Never toward someone who is really blameworthy. According to the Vampire,
it is all right to show extensive tolerance toward the guilty, but it is
not all right to show compassion for the innocent, who must pay a price
for being "too good" and for not being one of the cunning ones.
The Vampire does not try to contest the powerful ones on earth (on the
contrary, if anything he admires and courts them), but attempts instead to
annihilate the best people, those who feel committed to life and not to
some "circle" or system of power, those who do not feel the need
for a crutch because they have within them the energy to go forward and
change the world. In a sense, one can say that the Vampire is recognizable
by his unmistakable tendency to assume the task of "strangling the
best of the litter".

Vampirism and violence
One should not confuse vampirism with destructive violence. As we
indicated above, they have radically different objectives. Harsh,
aggressive violence aims for the destruction of the adversary, who must be
reduced to immobility (and therefore, frequently, to physical death)
because his existence gets in the way of the accomplishment of a goal.
Homicidal violence destroys the husband who comes between a lover and the
woman he desires, the teller who impedes access to a safe, the small
neutral nation which is invaded and plundered by an army that is on its
way to conquer an entirely different country.

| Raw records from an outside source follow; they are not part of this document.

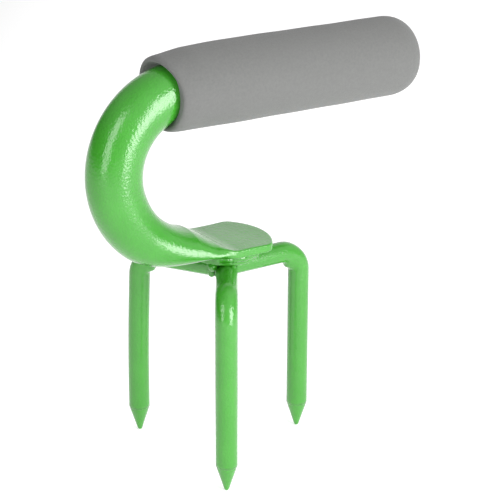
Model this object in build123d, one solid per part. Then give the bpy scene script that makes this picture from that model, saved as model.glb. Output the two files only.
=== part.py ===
from build123d import *
import math
import os

# A hand-held garden tool of welded steel: a tube bent into a C, with a closed foam
# grip on its upper arm, stands on three pointed prongs. The tube's lower end is pressed
# flat, and its flat end is welded to a small round disc. The three prongs are identical
# L-shaped round bars, 120 degrees apart, welded under that disc.
#
# Frame: +Z is up and z = 0 is at the tips of the prongs. +X runs along the grip, from
# the bend towards its closed end. The tool is symmetric about Y = 0. The origin is the
# bottom centre of the whole tool's box. All sizes are in millimetres.

# ---- driving dimensions ---------------------------------------------------------------
TUBE_R = 16.0             # outside radius of the handle tube
TUBE_WALL = 2.0
BEND_R = 45.0             # centreline radius of the C bend
BAR_R = 6.35              # radius of the prong bar
PRONG_CIRCLE_R = 55.9     # hub axis to each prong's vertical leg
PRONG_BEND_R = 13.0       # centreline radius of the prong's bend
PRONG_ARM_Z = 116.6       # height of the prong's horizontal arm
POINT_LENGTH = 16.0       # the cone at the end of each prong
POINT_TIP_R = 1.5         # the cone's blunt, rounded tip
HUB_OFFSET = 24.9         # from the centre of the C bend to the hub axis

DISC_R = 19.05            # the round disc between the prongs and the handle
DISC_THICKNESS = 6.35
DISC_OFFSET = 28.5        # from the centre of the C bend to the disc's centre

PRESSED_THICKNESS = 4.7   # two tube walls pressed together
PRESSED_HALF_WIDTH = 24.5
PRESSED_END = 54.0        # and to the middle of its arc-shaped end
END_ARC_R = 35.0
LOWER_ARM_DROP = 5.05     # the pressed end's mid-plane lies this far below the arm's axis

GRIP_R = 23.7
GRIP_START = -17.0        # from the bend's centre, so the foam reaches onto the bend
GRIP_END = 155.0          # from the bend's centre
GRIP_MOUTH_LENGTH = 9.0   # rounding of the foam's open end, along the axis
GRIP_MOUTH_DROP = 4.0     # and across it
GRIP_MOUTH_LIP = 2.5      # chamfer inside the open end
GRIP_NOSE_LENGTH = 14.0   # rounding of its closed end, along the axis
GRIP_NOSE_DROP = 7.5      # and across it

TUBE_END = 142.0          # where the tube stops inside the foam
PLUG_CAP_THICKNESS = 3.0
PLUG_DEPTH = 18.0
PLUG_WALL = 2.0

BEAD_R = 2.4              # weld beads

# ---- places worked out from them ------------------------------------------------------
ARM_Z = PRONG_ARM_Z + BAR_R + DISC_THICKNESS + PRESSED_THICKNESS / 2 + LOWER_ARM_DROP
BEND_Z = ARM_Z + BEND_R
GRIP_Z = BEND_Z + BEND_R
OVERALL_LENGTH = GRIP_END + BEND_R + TUBE_R
BEND_X = BEND_R + TUBE_R - OVERALL_LENGTH / 2
HUB_X = BEND_X + HUB_OFFSET
DISC_X = BEND_X + DISC_OFFSET
DISC_Z = PRONG_ARM_Z + BAR_R
PRESSED_Z = DISC_Z + DISC_THICKNESS
TUBE_BORE_R = TUBE_R - TUBE_WALL

# The flattening runs along the tube's centreline. Stations are lengths along it, counted
# from the end of the bend: negative ones are still on the bend. Heights are above it.
PRESS_FIRST = -55.0       # the tube is round up to here, and its inner wall starts to sink
SPREAD_FIRST = -35.0      # its sides start to spread here
BOTTOM_FIRST = -25.0      # and its outer wall starts to rise here
BOTTOM_LAST = 10.0        # the outer wall is flat from here
PRESS_LAST = 21.0         # and the inner wall from here
CREST_TOP = 9.0           # height of the inner wall where the bend ends
FLAT_TOP = PRESSED_THICKNESS / 2 - LOWER_ARM_DROP
FLAT_BOTTOM = -PRESSED_THICKNESS / 2 - LOWER_ARM_DROP
PRESS_STATIONS = (
    PRESS_FIRST, -47.0, -39.0, -31.0, -23.0, -15.0, -8.0, -1.0, 5.0, 10.0, 15.0, PRESS_LAST)
CAVITY_STATIONS = 11      # the tube's bore ends at this many of them
BLADE_START = 11.0        # the flat blade grows out of the tube from here


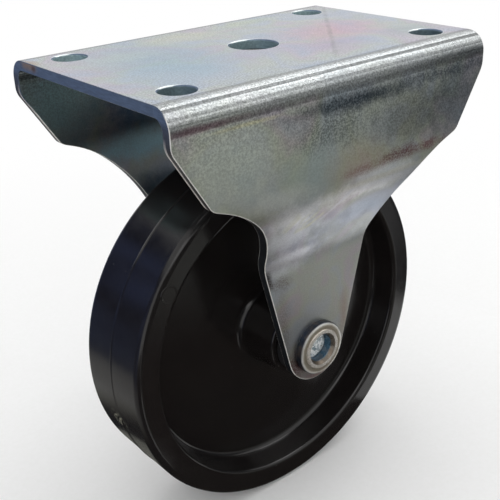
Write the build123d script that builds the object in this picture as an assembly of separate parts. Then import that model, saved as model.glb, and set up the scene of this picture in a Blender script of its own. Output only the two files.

One might say that physical violence and vampirism are resources
intended to supplement one another without either taking power away from
the other: brutality, physical oppression, the law of the strongest, can
in fact make use of vampirism as a preliminary tool prior to invading the
place of action and destroying the victim. Often, however, the contrary
happens: it is violence which serves as a preliminary means to true
vampiric aggression, which is always nonetheless an end in itself, since
its objective is not the destruction of the adversary, but making use of
him as a source of energy. If he is really forced to eliminate someone, a
Vampire will do it by humiliating his victim to the end, robbing him of
his last shreds of dignity. This aspect may not interest the mere
criminal, while it is always of interest to the Vampire.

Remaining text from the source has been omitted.